>> start

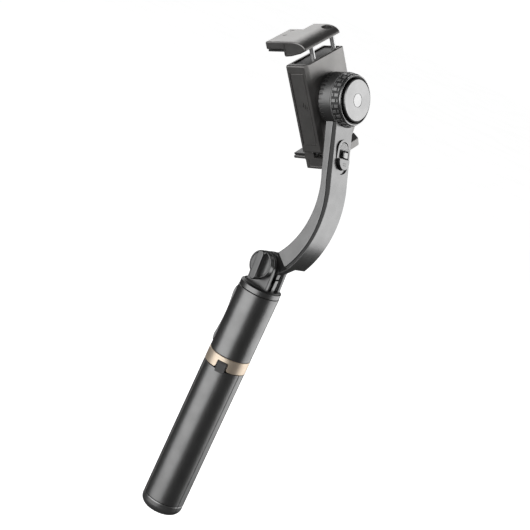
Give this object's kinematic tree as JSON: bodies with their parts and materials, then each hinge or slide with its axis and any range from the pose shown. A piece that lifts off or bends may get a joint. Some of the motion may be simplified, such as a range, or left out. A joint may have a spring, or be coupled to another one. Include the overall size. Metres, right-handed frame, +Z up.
{
  "type": "camera gimbal",
  "caption": "Single-axis phone gimbal: a spring clamp on a round motor, a curved folding arm and a telescopic handle that opens into a tripod.",
  "frame": {"origin": "on the handle's axis, at the bottom of the feet", "axes": "+Z up the handle, -Y the side the motor's cap faces, +X along the arm's fold hinge"},
  "size_m": [0.0784, 0.0868, 0.3598],
  "materials": {
    "charcoal_plastic": "satin charcoal",
    "grey_plastic": "satin mid grey",
    "pale_grey_plastic": "satin light grey",
    "black_plastic": "satin black",
    "champagne_metal": "anodised champagne gold, satin",
    "rubber": "matt black rubber",
    "chrome": "polished",
    "steel": "plain steel",
    "copper": "varnished copper winding",
    "magnet": "nickel-coated magnet",
    "board": "circuit board",
    "cell": "shrink-wrapped cell",
    "lens": "milky lens"
  },
  "bodies": {
    "handle": {"handle_tube": "charcoal_plastic", "handle_core": "black_plastic", "handle_collar": "champagne_metal", "leg_hub": "black_plastic", "leg_pin_1": "steel", "leg_pin_2": "steel", "leg_pin_3": "steel", "pole_sleeve": "steel"},
    "leg_one": {"leg_1": "charcoal_plastic", "foot_1": "rubber"},
    "leg_two": {"leg_2": "charcoal_plastic", "foot_2": "rubber"},
    "leg_three": {"leg_3": "charcoal_plastic", "foot_3": "rubber"},
    "remote": {"remote_shell": "charcoal_plastic", "remote_back": "charcoal_plastic", "remote_board": "board", "remote_cell": "steel"},
    "remote_key": {"remote_button": "black_plastic"},
    "pole_one": {"pole_section_1": "chrome"},
    "pole_two": {"pole_section_2": "chrome"},
    "pole_three": {"pole_section_3": "chrome"},
    "neck": {"pole_section_4": "chrome", "top_cap": "charcoal_plastic", "hinge_yoke": "black_plastic", "hinge_nut": "steel"},
    "knob": {"hinge_knob": "grey_plastic", "hinge_bolt": "steel"},
    "arm": {"arm_shell": "grey_plastic", "arm_cover": "pale_grey_plastic", "arm_battery": "cell", "switch_plate": "black_plastic", "status_lens": "lens", "switch_board": "board", "motor_housing": "black_plastic", "trim_ring": "charcoal_plastic", "motor_cap": "pale_grey_plastic", "driver_board": "board", "motor_stator": "copper", "bearing_rear": "steel", "bearing_front": "steel"},
    "power_key": {"power_button": "grey_plastic"},
    "mode_switch": {"mode_slider": "pale_grey_plastic"},
    "clamp": {"rotor_bell": "black_plastic", "rotor_magnet": "magnet", "motor_shaft": "chrome", "clamp_body": "charcoal_plastic", "clamp_back": "black_plastic", "phone_pad": "rubber", "side_panel": "charcoal_plastic", "sensor_board": "board", "lower_jaw": "charcoal_plastic", "lower_jaw_pad": "rubber", "jaw_spring": "steel"},
    "jaw": {"upper_jaw": "charcoal_plastic", "upper_jaw_pad": "rubber", "guide_rod_1": "chrome", "guide_rod_2": "chrome", "rod_bridge": "steel"}
  },
  "joints": [
    {"name": "leg_one_fold", "type": "hinge", "parent": "handle", "child": "leg_one", "pos_m": [0, 0.0118, 0.1202], "axis": [1, 0, 0], "range_deg": [0, 65]},
    {"name": "leg_two_fold", "type": "hinge", "parent": "handle", "child": "leg_two", "pos_m": [-0.01022, -0.0059, 0.1202], "axis": [-0.5, 0.866, 0], "range_deg": [0, 65]},
    {"name": "leg_three_fold", "type": "hinge", "parent": "handle", "child": "leg_three", "pos_m": [0.01022, -0.0059, 0.1202], "axis": [-0.5, -0.866, 0], "range_deg": [0, 65]},
    {"name": "remote_release", "type": "slide", "parent": "handle", "child": "remote", "axis": [0, 1, 0], "range_m": [0, 0.012]},
    {"name": "remote_press", "type": "slide", "parent": "remote", "child": "remote_key", "axis": [0, -1, 0], "range_m": [0, 0.0006], "stiffness_N_per_m": 500, "springref_m": -0.0008},
    {"name": "pole_one_slide", "type": "slide", "parent": "handle", "child": "pole_one", "axis": [0, 0, 1], "range_m": [0, 0.13]},
    {"name": "pole_two_slide", "type": "slide", "parent": "pole_one", "child": "pole_two", "axis": [0, 0, 1], "range_m": [0, 0.13]},
    {"name": "pole_three_slide", "type": "slide", "parent": "pole_two", "child": "pole_three", "axis": [0, 0, 1], "range_m": [0, 0.13]},
    {"name": "neck_slide", "type": "slide", "parent": "pole_three", "child": "neck", "axis": [0, 0, 1], "range_m": [0, 0.13]},
    {"name": "knob_turn", "type": "hinge", "parent": "neck", "child": "knob", "pos_m": [-0.012, 0, 0.196], "axis": [-1, 0, 0], "range_deg": [0, 180]},
    {"name": "arm_fold", "type": "hinge", "parent": "neck", "child": "arm", "pos_m": [0, 0, 0.196], "axis": [1, 0, 0], "range_deg": [-135, 30]},
    {"name": "power_press", "type": "slide", "parent": "arm", "child": "power_key", "axis": [0, 0.91, -0.4147], "range_m": [0, 0.0008], "stiffness_N_per_m": 500, "springref_m": -0.0008},
    {"name": "mode_shift", "type": "slide", "parent": "arm", "child": "mode_switch", "axis": [-1, 0, 0], "range_m": [0, 0.0055]},
    {"name": "clamp_roll", "type": "hinge", "parent": "arm", "child": "clamp", "pos_m": [0, 0.029, 0.3096], "axis": [0, -0.9373, 0.3486], "range_deg": [-166.3, 103.7]},
    {"name": "jaw_slide", "type": "slide", "parent": "clamp", "child": "jaw", "axis": [-0.5195, 0.2978, 0.8009], "range_m": [-0.004, 0.018], "deforming": ["jaw_spring"]}
  ]
}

>> end

-- Short exercise --
Copy all of the material word for word.

-- Reply to the task --
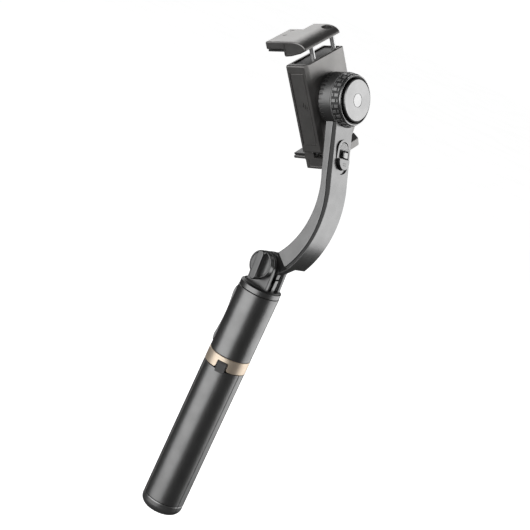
Give this object's kinematic tree as JSON: bodies with their parts and materials, then each hinge or slide with its axis and any range from the pose shown. A piece that lifts off or bends may get a joint. Some of the motion may be simplified, such as a range, or left out. A joint may have a spring, or be coupled to another one. Include the overall size. Metres, right-handed frame, +Z up.
{
  "type": "camera gimbal",
  "caption": "Single-axis phone gimbal: a spring clamp on a round motor, a curved folding arm and a telescopic handle that opens into a tripod.",
  "frame": {"origin": "on the handle's axis, at the bottom of the feet", "axes": "+Z up the handle, -Y the side the motor's cap faces, +X along the arm's fold hinge"},
  "size_m": [0.0784, 0.0868, 0.3598],
  "materials": {
    "charcoal_plastic": "satin charcoal",
    "grey_plastic": "satin mid grey",
    "pale_grey_plastic": "satin light grey",
    "black_plastic": "satin black",
    "champagne_metal": "anodised champagne gold, satin",
    "rubber": "matt black rubber",
    "chrome": "polished",
    "steel": "plain steel",
    "copper": "varnished copper winding",
    "magnet": "nickel-coated magnet",
    "board": "circuit board",
    "cell": "shrink-wrapped cell",
    "lens": "milky lens"
  },
  "bodies": {
    "handle": {"handle_tube": "charcoal_plastic", "handle_core": "black_plastic", "handle_collar": "champagne_metal", "leg_hub": "black_plastic", "leg_pin_1": "steel", "leg_pin_2": "steel", "leg_pin_3": "steel", "pole_sleeve": "steel"},
    "leg_one": {"leg_1": "charcoal_plastic", "foot_1": "rubber"},
    "leg_two": {"leg_2": "charcoal_plastic", "foot_2": "rubber"},
    "leg_three": {"leg_3": "charcoal_plastic", "foot_3": "rubber"},
    "remote": {"remote_shell": "charcoal_plastic", "remote_back": "charcoal_plastic", "remote_board": "board", "remote_cell": "steel"},
    "remote_key": {"remote_button": "black_plastic"},
    "pole_one": {"pole_section_1": "chrome"},
    "pole_two": {"pole_section_2": "chrome"},
    "pole_three": {"pole_section_3": "chrome"},
    "neck": {"pole_section_4": "chrome", "top_cap": "charcoal_plastic", "hinge_yoke": "black_plastic", "hinge_nut": "steel"},
    "knob": {"hinge_knob": "grey_plastic", "hinge_bolt": "steel"},
    "arm": {"arm_shell": "grey_plastic", "arm_cover": "pale_grey_plastic", "arm_battery": "cell", "switch_plate": "black_plastic", "status_lens": "lens", "switch_board": "board", "motor_housing": "black_plastic", "trim_ring": "charcoal_plastic", "motor_cap": "pale_grey_plastic", "driver_board": "board", "motor_stator": "copper", "bearing_rear": "steel", "bearing_front": "steel"},
    "power_key": {"power_button": "grey_plastic"},
    "mode_switch": {"mode_slider": "pale_grey_plastic"},
    "clamp": {"rotor_bell": "black_plastic", "rotor_magnet": "magnet", "motor_shaft": "chrome", "clamp_body": "charcoal_plastic", "clamp_back": "black_plastic", "phone_pad": "rubber", "side_panel": "charcoal_plastic", "sensor_board": "board", "lower_jaw": "charcoal_plastic", "lower_jaw_pad": "rubber", "jaw_spring": "steel"},
    "jaw": {"upper_jaw": "charcoal_plastic", "upper_jaw_pad": "rubber", "guide_rod_1": "chrome", "guide_rod_2": "chrome", "rod_bridge": "steel"}
  },
  "joints": [
    {"name": "leg_one_fold", "type": "hinge", "parent": "handle", "child": "leg_one", "pos_m": [0, 0.0118, 0.1202], "axis": [1, 0, 0], "range_deg": [0, 65]},
    {"name": "leg_two_fold", "type": "hinge", "parent": "handle", "child": "leg_two", "pos_m": [-0.01022, -0.0059, 0.1202], "axis": [-0.5, 0.866, 0], "range_deg": [0, 65]},
    {"name": "leg_three_fold", "type": "hinge", "parent": "handle", "child": "leg_three", "pos_m": [0.01022, -0.0059, 0.1202], "axis": [-0.5, -0.866, 0], "range_deg": [0, 65]},
    {"name": "remote_release", "type": "slide", "parent": "handle", "child": "remote", "axis": [0, 1, 0], "range_m": [0, 0.012]},
    {"name": "remote_press", "type": "slide", "parent": "remote", "child": "remote_key", "axis": [0, -1, 0], "range_m": [0, 0.0006], "stiffness_N_per_m": 500, "springref_m": -0.0008},
    {"name": "pole_one_slide", "type": "slide", "parent": "handle", "child": "pole_one", "axis": [0, 0, 1], "range_m": [0, 0.13]},
    {"name": "pole_two_slide", "type": "slide", "parent": "pole_one", "child": "pole_two", "axis": [0, 0, 1], "range_m": [0, 0.13]},
    {"name": "pole_three_slide", "type": "slide", "parent": "pole_two", "child": "pole_three", "axis": [0, 0, 1], "range_m": [0, 0.13]},
    {"name": "neck_slide", "type": "slide", "parent": "pole_three", "child": "neck", "axis": [0, 0, 1], "range_m": [0, 0.13]},
    {"name": "knob_turn", "type": "hinge", "parent": "neck", "child": "knob", "pos_m": [-0.012, 0, 0.196], "axis": [-1, 0, 0], "range_deg": [0, 180]},
    {"name": "arm_fold", "type": "hinge", "parent": "neck", "child": "arm", "pos_m": [0, 0, 0.196], "axis": [1, 0, 0], "range_deg": [-135, 30]},
    {"name": "power_press", "type": "slide", "parent": "arm", "child": "power_key", "axis": [0, 0.91, -0.4147], "range_m": [0, 0.0008], "stiffness_N_per_m": 500, "springref_m": -0.0008},
    {"name": "mode_shift", "type": "slide", "parent": "arm", "child": "mode_switch", "axis": [-1, 0, 0], "range_m": [0, 0.0055]},
    {"name": "clamp_roll", "type": "hinge", "parent": "arm", "child": "clamp", "pos_m": [0, 0.029, 0.3096], "axis": [0, -0.9373, 0.3486], "range_deg": [-166.3, 103.7]},
    {"name": "jaw_slide", "type": "slide", "parent": "clamp", "child": "jaw", "axis": [-0.5195, 0.2978, 0.8009], "range_m": [-0.004, 0.018], "deforming": ["jaw_spring"]}
  ]
}